— START —

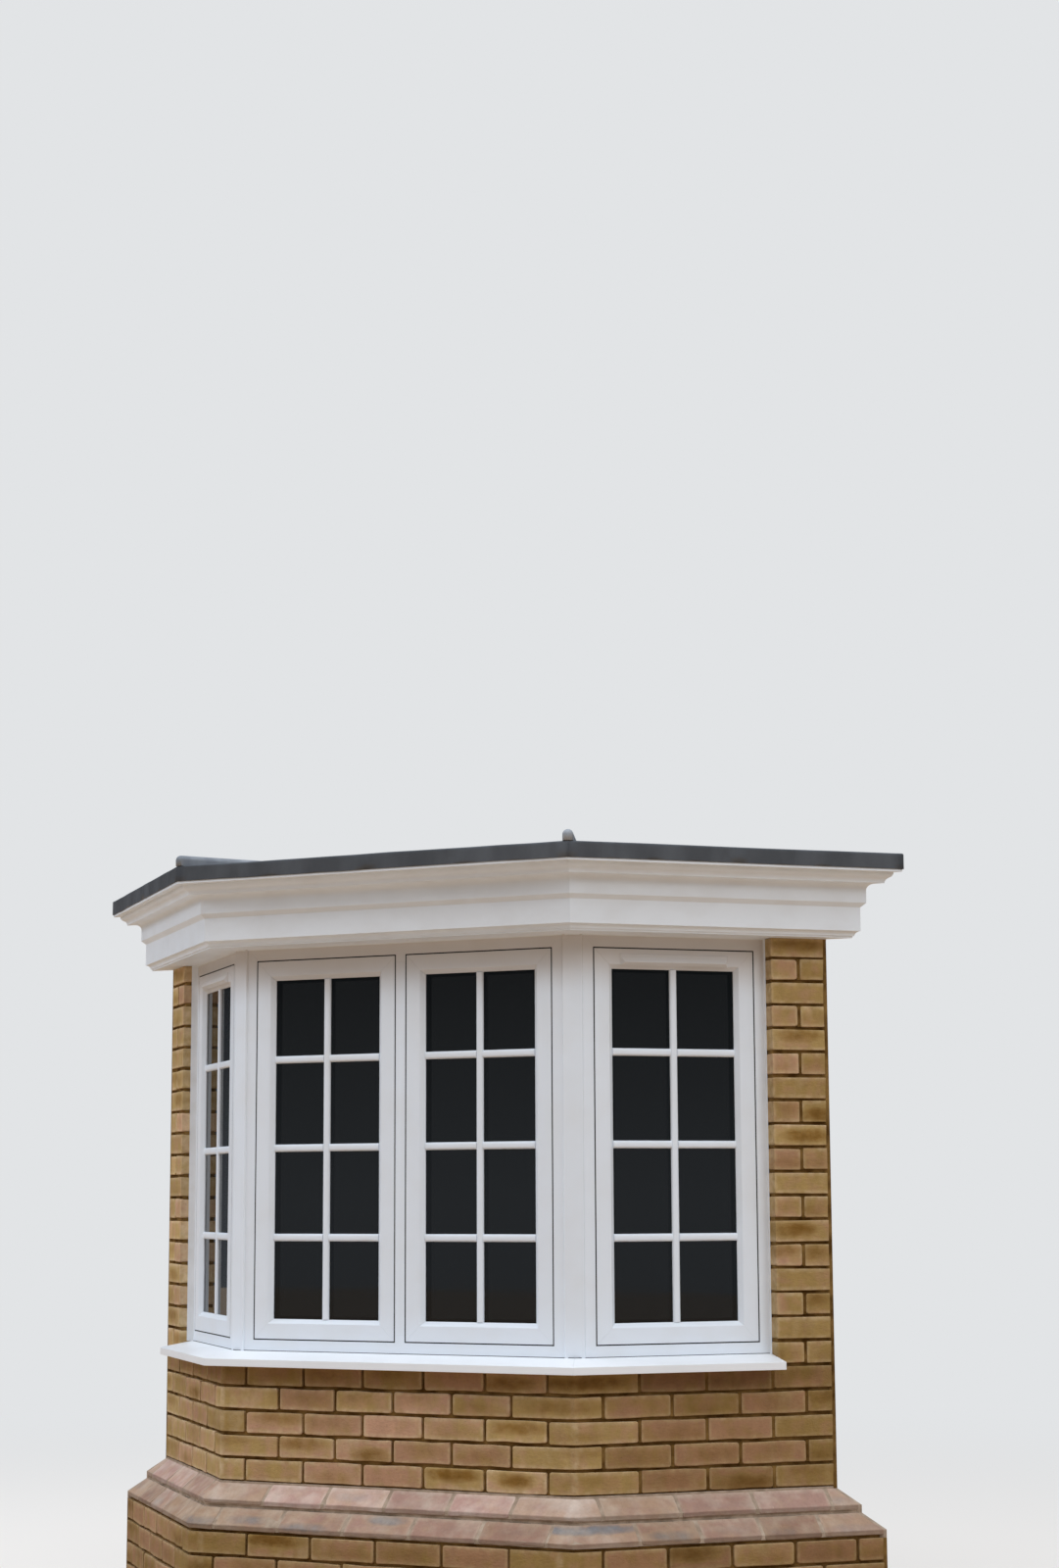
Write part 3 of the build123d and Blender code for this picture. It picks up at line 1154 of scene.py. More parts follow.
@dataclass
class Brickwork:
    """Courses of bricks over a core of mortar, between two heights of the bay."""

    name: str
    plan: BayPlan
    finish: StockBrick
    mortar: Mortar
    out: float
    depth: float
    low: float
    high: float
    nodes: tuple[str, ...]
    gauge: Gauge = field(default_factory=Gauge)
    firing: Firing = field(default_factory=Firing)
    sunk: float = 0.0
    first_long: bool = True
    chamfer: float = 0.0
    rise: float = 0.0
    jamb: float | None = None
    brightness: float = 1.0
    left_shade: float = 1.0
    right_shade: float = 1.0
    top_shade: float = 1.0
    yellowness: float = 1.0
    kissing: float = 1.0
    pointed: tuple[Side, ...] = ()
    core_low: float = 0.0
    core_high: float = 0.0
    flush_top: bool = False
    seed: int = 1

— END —

== Task ==
Copy exactly the lines that run from the first line of the data to the line containing "of bricks over", please, with both ends included and nothing else.

== Expected output ==
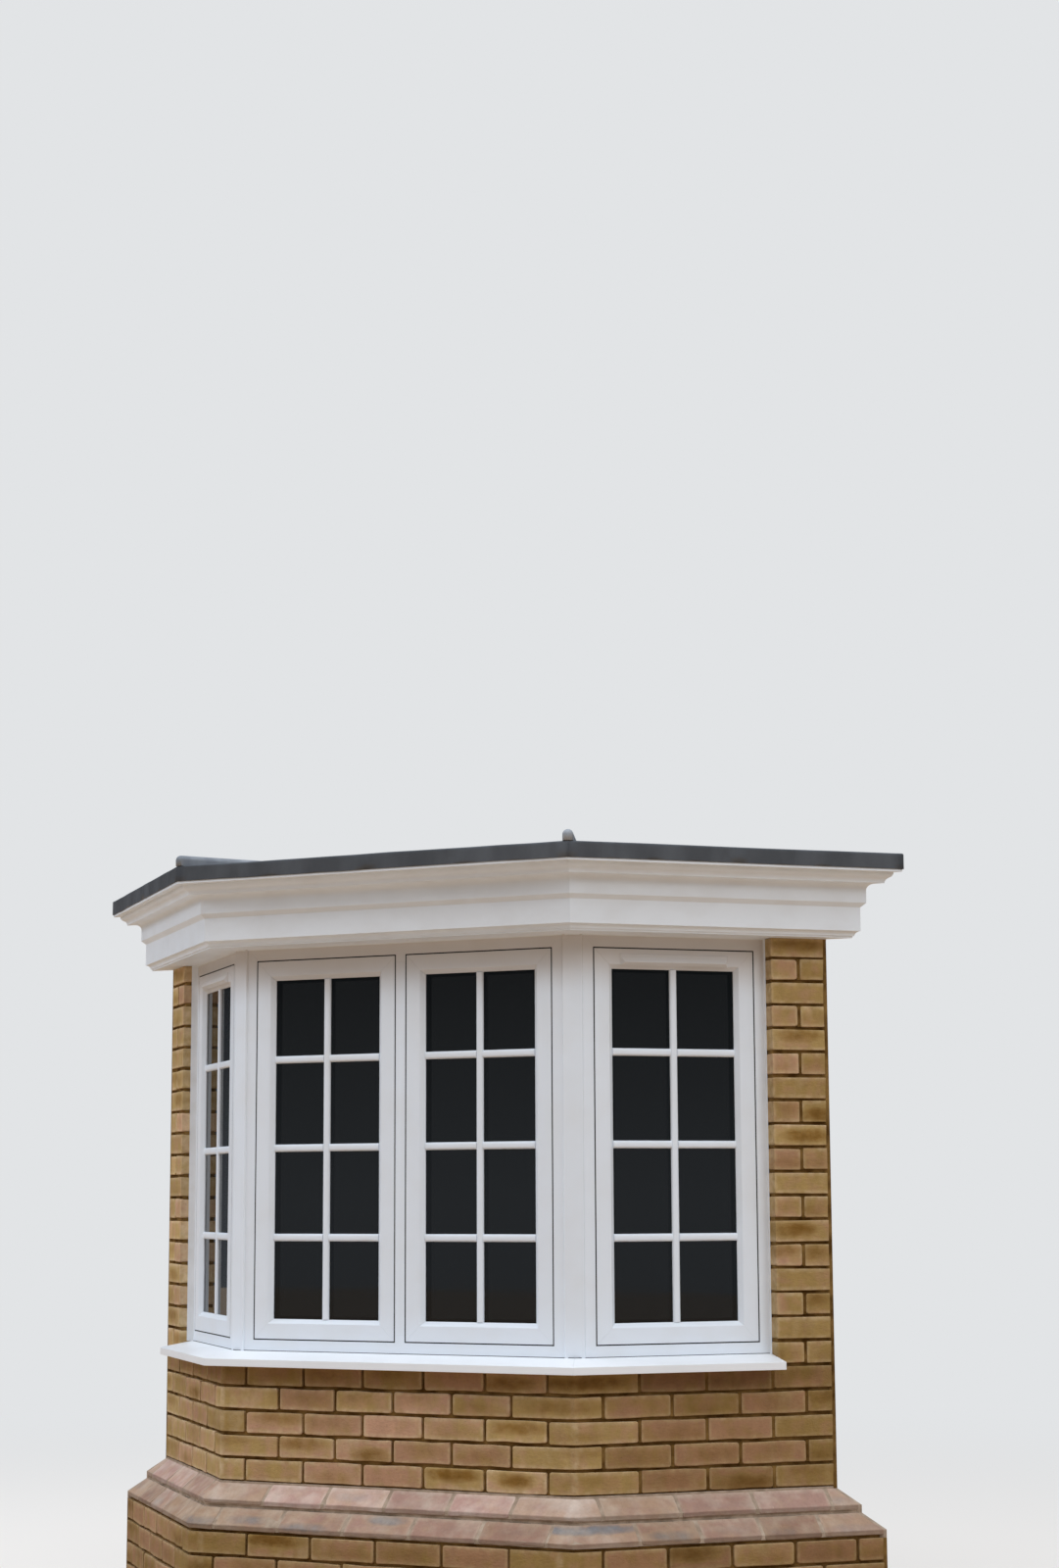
Write part 3 of the build123d and Blender code for this picture. It picks up at line 1154 of scene.py. More parts follow.
@dataclass
class Brickwork:
    """Courses of bricks over a core of mortar, between two heights of the bay."""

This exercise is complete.